Die hohen Preise bremsen nun erkennbar die Kauflust im deutschen Heizölmarkt. Die Zahl der Bestellungen geht schrittweise zurück, bleibt aber auf einem zumindest durchschnittlichen Niveau. Auch das Schwarm-O-Meter, das die Kaufbereitschaft nach Preisanfragen misst, fiel auf die mittlere Stufe zurück. Die Hoffnung auf demnächst attraktivere Preise ist dennoch gering. Wie schon in den letzten Tagen zeigt die tägliche Lesereinschätzung einen weit unterdurchschnittlichen Anteil von Preisoptimisten.
Optimismus war in den letzten Monaten in der Tat ein schlechter Ratgeber. Der Ölmarkt ist derzeit in den Händen des OPEC-Ölkartells. Noch ist unklar, ob sie das Risiko eingehen wollen, die Ölpreise auch weit über 100 Dollar je Barrel zu treiben. Wer demnächst ordern muss, steht also vor einer unangenehmen Wahl: Risiko oder Rekordpreise.

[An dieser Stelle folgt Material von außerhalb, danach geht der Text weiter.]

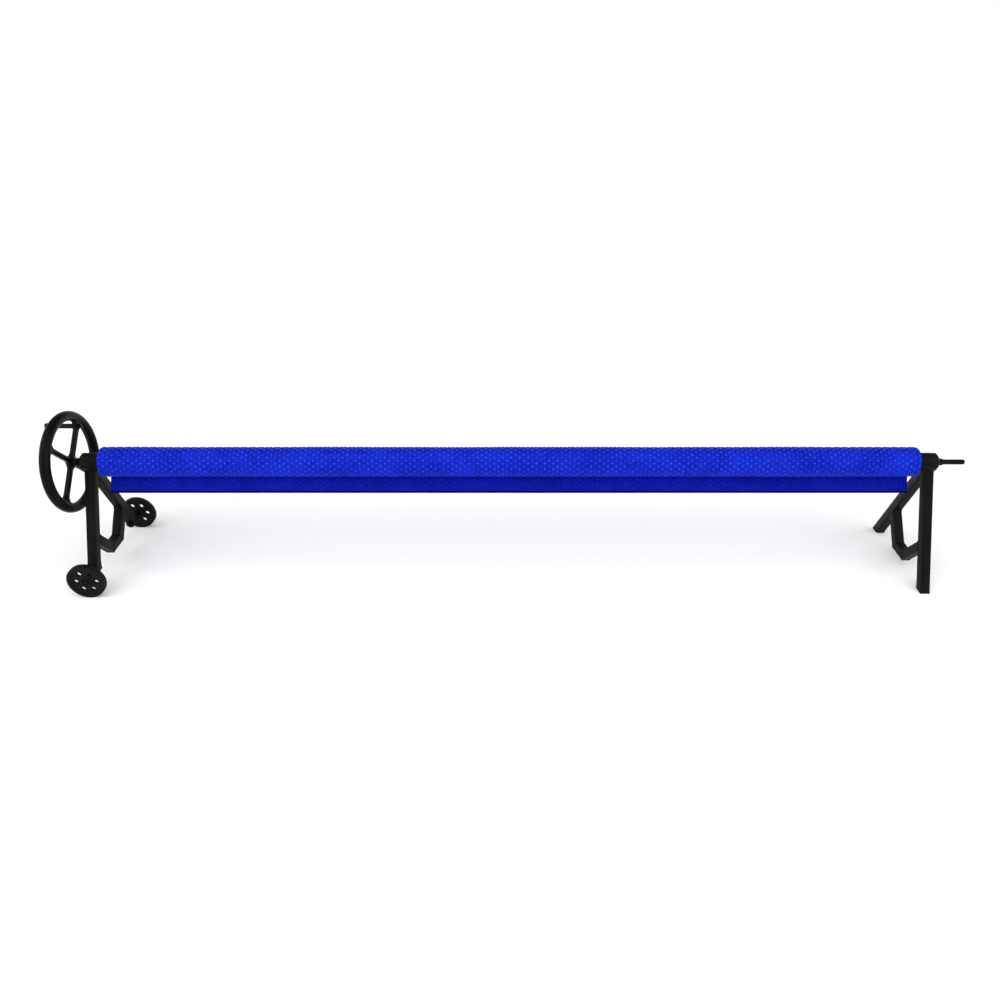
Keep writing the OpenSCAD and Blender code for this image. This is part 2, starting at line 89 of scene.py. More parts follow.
LEG_ANGLE = math.radians(27)
TUBE_CORNER = 3.5 * MM
WELD_R = 2.0 * MM
TAIL_ANGLE = math.radians(31)
BRACE_DEPTH = 38 * MM
BRACE_FLAT = 96 * MM
BRACE_ANGLE = math.radians(50)
FILM = 0.6 * MM
TURNS = 7
TUBE_TO_FILM = 3.6 * MM
BUBBLE_COLUMNS = 2 * round(cover_width / (33 * MM))
BUBBLE_COLUMN = cover_width / BUBBLE_COLUMNS
BUBBLE_STEP = 23 * MM
BUBBLE_R = 7.4 * MM
BUBBLE_H = 1.6 * MM
HEM = 8 * MM


# ---------- Materials ----------


class Nodes:
    """A material's node tree, with short calls for the nodes that the materials here share."""

    def __init__(self, name):
        self.material = bpy.data.materials.new(name)
        self.material.use_nodes = True
        self.tree = self.material.node_tree
        self.shader = self.tree.nodes["Principled BSDF"]
        self.place = self.add("ShaderNodeTexCoord").outputs["Object"]

    def add(self, kind, **values):
        node = self.tree.nodes.new(kind)
        for key, value in values.items():
            if hasattr(node, key):
                setattr(node, key, value)
            else:
                node.inputs[key.replace("_", " ")].default_value = value
        return node

    def link(self, output, target):
        self.tree.links.new(output, target)

    def math(self, operation, a, b=None):
        node = self.add("ShaderNodeMath", operation=operation)
        for socket, value in zip(node.inputs, (a, b)):
            if isinstance(value, (int, float)):
                socket.default_value = value
            elif value is not None:
                self.link(value, socket)
        return node.outputs[0]

    def stretched(self, scale):
        node = self.add("ShaderNodeMapping")
        node.inputs["Scale"].default_value = scale
        self.link(self.place, node.inputs["Vector"])
        return node.outputs[0]

    def noise(self, scale, detail=3.0, roughness=0.5, place=None):
        node = self.add("ShaderNodeTexNoise", Scale=scale, Detail=detail, Roughness=roughness)
        self.link(place or self.place, node.inputs["Vector"])
        return node.outputs["Fac"]

    def ramp(self, factor, stops):
        """stops are (position, colour) pairs; a colour may be one grey number."""
        node = self.add("ShaderNodeValToRGB")
        elements = node.color_ramp.elements
        while len(elements) < len(stops):
            elements.new(0.5)
        for element, (position, colour) in zip(elements, stops):
            colour = (colour,) * 3 if isinstance(colour, (int, float)) else colour
            element.position = position
            element.color = (*colour, 1)
        self.link(factor, node.inputs["Fac"])
        return node.outputs["Color"]

    def colour(self, output):
        self.link(output, self.shader.inputs["Base Color"])

    def roughness(self, factor, low, high):
        self.link(self.ramp(factor, [(0.3, low), (0.7, high)]), self.shader.inputs["Roughness"])

    def bump(self, height, distance, strength=1.0):
        node = self.add("ShaderNodeBump", Distance=distance, Strength=strength)
        self.link(height, node.inputs["Height"])
        self.link(node.outputs["Normal"], self.shader.inputs["Normal"])

    def set(self, **values):
        for key, value in values.items():
            self.shader.inputs[key.replace("_", " ")].default_value = value


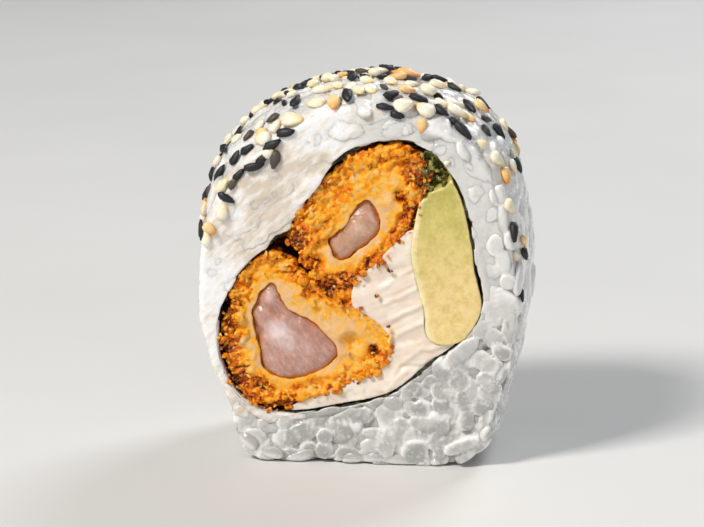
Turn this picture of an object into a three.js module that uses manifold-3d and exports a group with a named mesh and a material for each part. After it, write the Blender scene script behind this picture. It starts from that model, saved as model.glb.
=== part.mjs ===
// One piece of an inside-out sushi roll, standing on its rice side with a cut face to the front.
// A ring of rice with sesame seeds holds a sheet of nori, and the nori holds two breaded shrimps,
// a slice of avocado and soft white cheese. The roll's axis is Y, the front face looks along -Y,
// +Z is up, and the origin is on the flat spot that the piece rests on. Units are millimetres.

import * as THREE from 'three';
import { mergeVertices } from 'three/addons/utils/BufferGeometryUtils.js';
import Module from 'manifold-3d';

const wasm = await Module();
wasm.setup();

// Driving dimensions.
const DEPTH = 27;                 // length of the piece along the roll's axis
const HALF = DEPTH / 2;
const GAP = 0.3;                  // clearance between two pieces that touch
const NORI_THICK = 0.5;
const RICE_FACE = HALF - 0.7;     // the core's cut face, with the grains standing proud of it
const CORE_SINK = 0.5;            // how far the core lies inside the skin that the grains make
const FOOT_CUT = 0.35;            // the core reaches this far below the cut that makes the flat foot
const GRAIN = { length: 6.8, width: 2.7, thick: 2.3 };
const SEED = { length: 2.8, width: 1.7, thick: 1.0 };

// How many grains and seeds show, and where they lie.
const SIDE_COLUMNS = 19;          // grains round the roll, in each row
const SIDE_ROWS = 5;              // rows of grains between the two cut faces
const FACE_SPOTS = 21;            // lines of grains round each cut face
const LAYER_STEP = 3.2;           // from one grain to the next on such a line
const SEED_COUNT = 84;
const SEED_TURNS = [ 0.235, 0.765 ];            // the seeds' stretch of the rim, as shares of a turn
const SEED_STEPS = [ 0.754877666, 0.569840291 ]; // an even scatter steps on by these shares

// How finely the outlines are cut up.
const RIM_COUNT = 60;
const NORI_COUNT = 56;
const CRUST_COUNT = 32;
const SHRIMP_COUNT = 24;
const AVOCADO_COUNT = 32;
const CHEESE_COUNT = 40;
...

In jedem Fall gilt jedoch: Nichts ist billiger und klimaschonender als Heizöl, das nicht verbrannt wird. Reduzieren Sie Ihren Verbrauch und überdenken Sie Ihre aktuelle Heizlösung, nicht zuletzt vor dem Hintergrund der globalen Klimakrise und der demnächst wieder steigenden CO2-Abgaben. Die Verbraucherzentralen halten zahlreiche Tipps und Empfehlungen bereit.